**What is needed**
Repeat the listing below word for word, stopping after the line that contains "colour: str".
::::::::
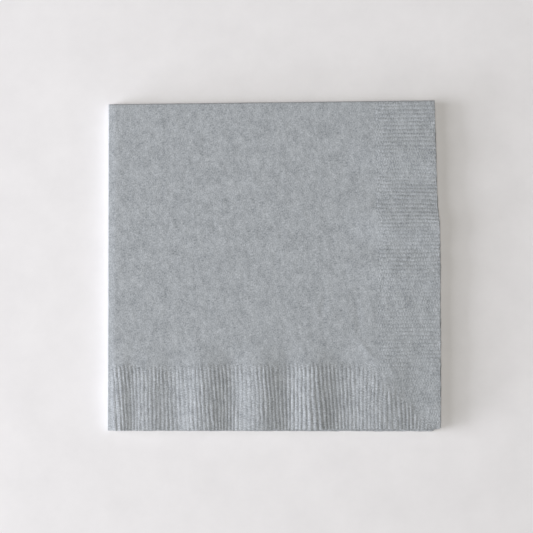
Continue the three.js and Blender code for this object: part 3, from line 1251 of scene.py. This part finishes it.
@dataclass(frozen=True)
class PaleTable(MottledFinish):
    """Matt off-white paint, rolled on, so that it is faintly cloudy."""

    name: str = "pale_painted_table"
    dark: str = "e6e5e7"
    pale: str = "ecebed"
    cloud_size: float = 20.0
    cloud_detail: float = 4.0
    cloud_roughness: float = 0.65
    tint_from: float = 0.3
    tint_to: float = 0.7
    roughness: float = 0.8

    def material(self) -> bpy.types.Material:
        """Builds the finish.

        Returns:
            The material.
        """
        paint = self.bare_material()
        tree = paint.node_tree
        place = tree.nodes.new("ShaderNodeTexCoord").outputs["Object"]
        clouds = add_node(
            tree,
            "ShaderNodeTexNoise",
            Vector=place,
            Scale=1 / (self.cloud_size * MM),
            Detail=self.cloud_detail,
            Roughness=self.cloud_roughness,
        )
        colour = self.colour(tree, clouds)
        surface = add_node(
            tree, "ShaderNodeBsdfPrincipled", Base_Color=colour, Roughness=self.roughness
        )
        add_node(tree, "ShaderNodeOutputMaterial", Surface=surface)
        return paint


@dataclass(frozen=True)
class SoftLight:
    """A soft box. Its place, width and height are in metres, and it looks at the napkin."""

    name: str
    place: tuple[float, float, float]
    width: float
    height: float
    watts: float
    colour: str

    def add(self) -> None:
        """Puts the light in the scene."""
        data = bpy.data.lights.new(self.name, "AREA")
        data.shape = "RECTANGLE"
        data.size = self.width
        data.size_y = self.height
        data.energy = self.watts
        data.color = linear_colour(self.colour)[:3]
        lamp = bpy.data.objects.new(self.name, data)
        lamp.location = self.place
        lamp.rotation_euler = (-Vector(self.place)).to_track_quat("-Z", "Y").to_euler()
        bpy.context.scene.collection.objects.link(lamp)


@dataclass
class Studio:
    """The pale table, the soft lights and the camera straight above.

    The table's side and the camera's height, place and reach are in metres.
    """

    table: PaleTable = field(default_factory=PaleTable)
    table_side: float = 4.0
    lights: tuple[SoftLight, ...] = (
        SoftLight("low_key_light", (-1.5, -0.6, 0.22), 0.8, 0.22, 19.5, "f7f8ff"),
        SoftLight("key_light", (-1.4, -0.1, 0.5), 0.8, 0.42, 14.0, "f7f8ff"),
        SoftLight("high_key_light", (-1.15, -0.06, 1.05), 0.8, 0.8, 6.3, "f9faff"),
        SoftLight("overhead_light", (0.0, -0.05, 2.7), 0.5, 0.5, 35.0, "fffbf2"),
    )
    sky: str = "ffffff"
    sky_strength: float = 0.03
    camera_height: float = 2.2
    camera_place: tuple[float, float] = (-0.00315, -0.0001)
    camera_reach: float = 10.0
    photo_pixels: int = 533
    mm_per_pixel: float = 0.389
    sensor: float = 36.0

    def add_table(self) -> bpy.types.Object:
        """Adds the surface that the napkin lies on.

        Returns:
            The floor.
        """
        reach = self.table_side / 2
        mesh = bpy.data.meshes.new("floor")
        corners = [(-reach, -reach, 0.0), (reach, -reach, 0.0), (reach, reach, 0.0), (-reach, reach, 0.0)]
        mesh.from_pydata(corners, [], [(0, 1, 2, 3)])
        mesh.materials.append(self.table.material())
        floor = bpy.data.objects.new("floor", mesh)
        bpy.context.scene.collection.objects.link(floor)
        return floor

    def add_sky(self) -> None:
        """Lights the scene evenly from all round."""
        world = bpy.data.worlds.new("soft_room")
        world.use_nodes = True
        background = world.node_tree.nodes["Background"]
        background.inputs["Color"].default_value = linear_colour(self.sky)
        background.inputs["Strength"].default_value = self.sky_strength
        bpy.context.scene.world = world

    def add_camera(self) -> None:
        """Adds the camera, which looks straight down and takes in what the photo does."""
        data = bpy.data.cameras.new("camera")
        data.sensor_width = self.sensor
        data.lens = self.sensor * self.camera_height / (self.photo_pixels * self.mm_per_pixel * MM)
        data.clip_end = self.camera_reach
        camera = bpy.data.objects.new("camera", data)
        camera.location = (*self.camera_place, self.camera_height)
        bpy.context.scene.collection.objects.link(camera)
        bpy.context.scene.camera = camera

    def build(self) -> None:
        """Builds the whole studio."""
        self.add_table()
        self.add_sky()
        for light in self.lights:
            light.add()
        self.add_camera()
        bpy.context.scene.view_settings.view_transform = "Standard"


def main() -> None:
    """Builds the studio and the napkin, and reports each piece."""
    logging.basicConfig(level=logging.INFO, format="%(name)s: %(message)s")
    studio = Studio()
    studio.build()
    LOG.info("studio: table, %d lights and camera", len(studio.lights))
    napkin = Napkin()
    piece = napkin.build()
    napkin.smooth_shading(piece)
    napkin.join_frame(piece)
    layers = ", ".join(layer.name for layer in napkin.fold.uneven.layers)
    triangles = sum(len(polygon.vertices) - 2 for polygon in piece.data.polygons)
    LOG.info("%s: %d triangles in four layers, %s", piece.name, triangles, layers)


if __name__ == "__main__":
    main()
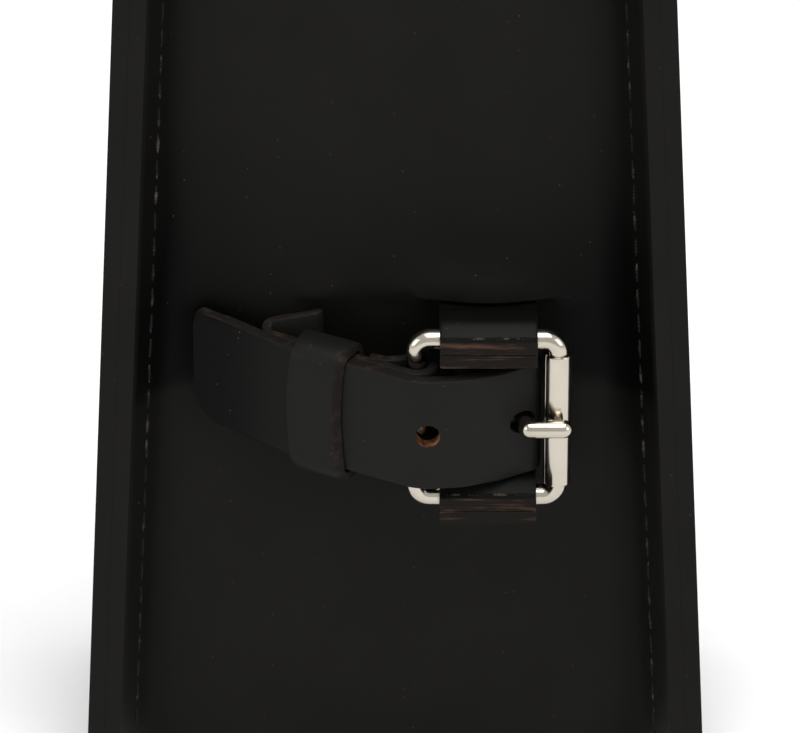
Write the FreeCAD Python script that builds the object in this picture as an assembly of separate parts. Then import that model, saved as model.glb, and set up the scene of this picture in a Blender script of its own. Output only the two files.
::::::::
**Solution below**
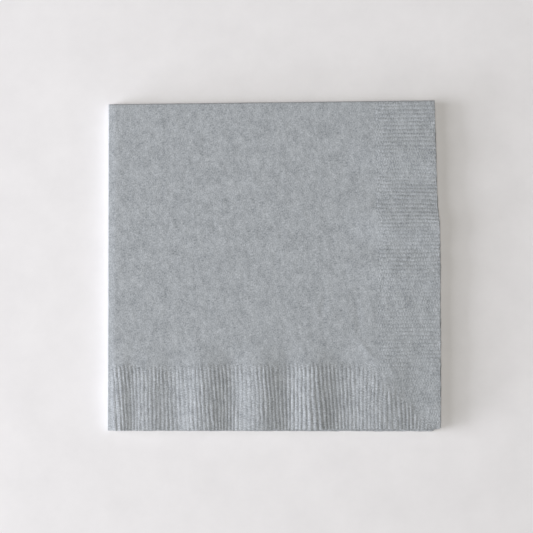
Continue the three.js and Blender code for this object: part 3, from line 1251 of scene.py. This part finishes it.
@dataclass(frozen=True)
class PaleTable(MottledFinish):
    """Matt off-white paint, rolled on, so that it is faintly cloudy."""

    name: str = "pale_painted_table"
    dark: str = "e6e5e7"
    pale: str = "ecebed"
    cloud_size: float = 20.0
    cloud_detail: float = 4.0
    cloud_roughness: float = 0.65
    tint_from: float = 0.3
    tint_to: float = 0.7
    roughness: float = 0.8

    def material(self) -> bpy.types.Material:
        """Builds the finish.

        Returns:
            The material.
        """
        paint = self.bare_material()
        tree = paint.node_tree
        place = tree.nodes.new("ShaderNodeTexCoord").outputs["Object"]
        clouds = add_node(
            tree,
            "ShaderNodeTexNoise",
            Vector=place,
            Scale=1 / (self.cloud_size * MM),
            Detail=self.cloud_detail,
            Roughness=self.cloud_roughness,
        )
        colour = self.colour(tree, clouds)
        surface = add_node(
            tree, "ShaderNodeBsdfPrincipled", Base_Color=colour, Roughness=self.roughness
        )
        add_node(tree, "ShaderNodeOutputMaterial", Surface=surface)
        return paint


@dataclass(frozen=True)
class SoftLight:
    """A soft box. Its place, width and height are in metres, and it looks at the napkin."""

    name: str
    place: tuple[float, float, float]
    width: float
    height: float
    watts: float
    colour: str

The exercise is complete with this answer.